Upaya keluarga korban bersama kuasa hukum untuk mencari keadilan terhitung sejak tanggal 25 April. Namun sampai detik ini belum juga mendapatkan titik terang siapa pelaku pembunuh Poroduka.
Tuntutan
Setelah beberapa perwakilan menyuarakan masalah di atas, Yunus Takandewa, Wakil ketua DPRD dari Partai Demokrasi Indonesia Perjuangan (PDIP) menerima beberapa tuntutan dari masa aksi yang dijabarkan dalam beberapa point berikut:
- Hentikan Perampasan Tanah masyrakat Adat dan kembalikan tanah pada petani bukan kepada Investor.
- Hentikan Segala diskriminasi dan intimidasi dan kriminalisasi terhadap Petani.
- Usut tuntas kasus Poroduka yang ditembak karena mempertahankan haknya.
- Menuntut pelepasan kawasan terhadap pemukiman masyarakat Desa Neolmina kecamatan Takari.
- Menuntut Gubernur Nusa Tenggara Timur untuk menyelesaikan kasus ekspansi PT.Djarum Grup yang telah merusak hutan, memonopoli sumber air dan merampas tanah petani Umalulu di Sumba Timur.

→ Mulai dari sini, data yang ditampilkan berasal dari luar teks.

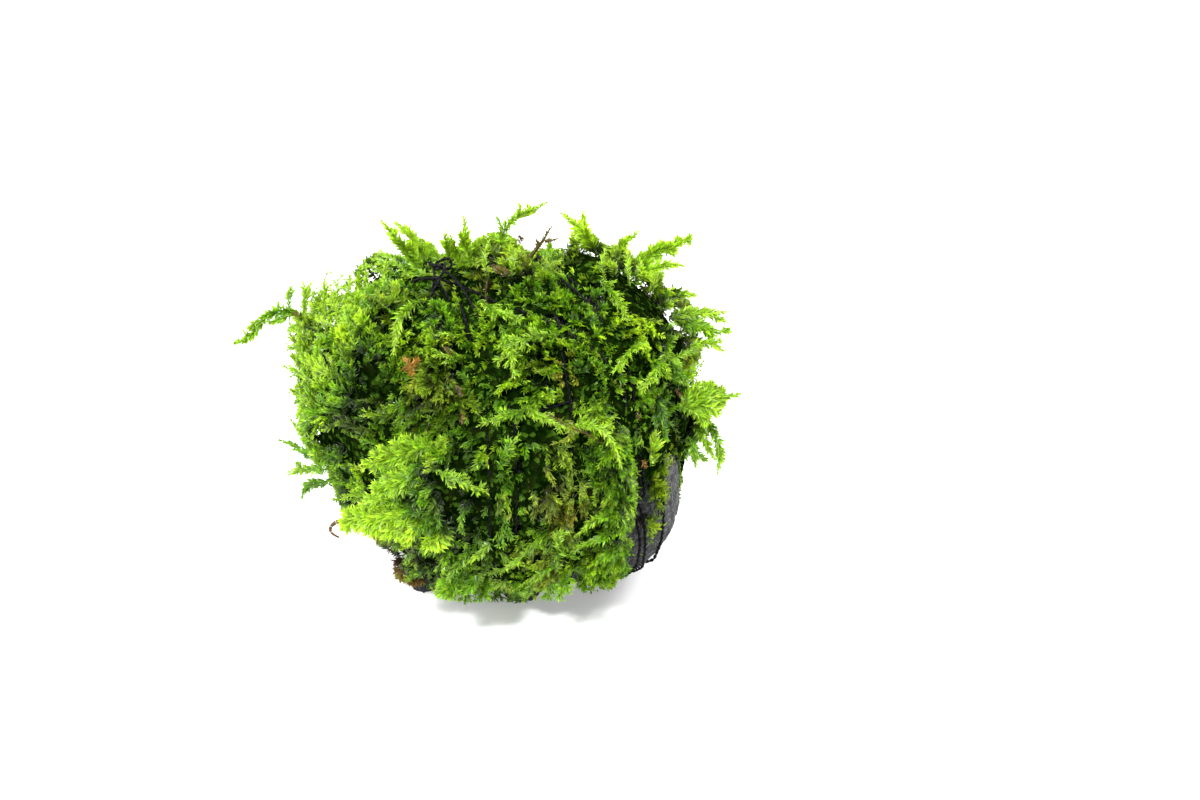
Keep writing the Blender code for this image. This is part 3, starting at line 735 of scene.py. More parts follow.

- Menuntut DPRD untuk melakukan RDP terhadap kasus kematian Alm. Poro Duka
- Mengembalikan tanah petani Desa Patiala Bawa, Kecamatan Lamboya Kabupaten Sumba Barat.
- Menuntut Gubernur dan DPRD NTT untuk memberikan pengakuan terhadap kepemilikan lahan dan hutan masyarakat Pubabu Besipae TTS.
- Menuntut pengakuan kepemilikan lahan masyarakat Enolanan Kecamatan Amabi Oefeto Timur Kabupaten Kupang.
Kepada masa aksi, Yunus menyampaikan, dirinya akan menerima semua laporan itu dan akan menindaklanjuti dalam agenda kerja ke depan.
Pertemuan yang terjadi hampir satu jam itu ditutup dengan pemberian hasil tani oleh masa aksi. Penyerahan hasil tani ini diwakili oleh seorang Ibu dari masyarakat Desa Enolanan Kabupaten Kupang kepada Wakil Ketua DPRD NTT.
Adapun elemen masyarakat yang tergabung dalam aliansi terdiri dari Wahana Lingkungan Hidup (WALHI), Front Mahasiswa Nasional (FMN), Organisasi Perubahan Sosial Indonesia (OPSI), Serikat Tani, Ikatan Tokoh Adat Pencari Kebenaran dan Keadilan (ITA PKK), Ikatan Pemuda Pelajar Mahasiswa Lamboya (IPMALAYA), perwakilan masyarakat Desa Enolalan Kabupaten Kupang dan simpatisan.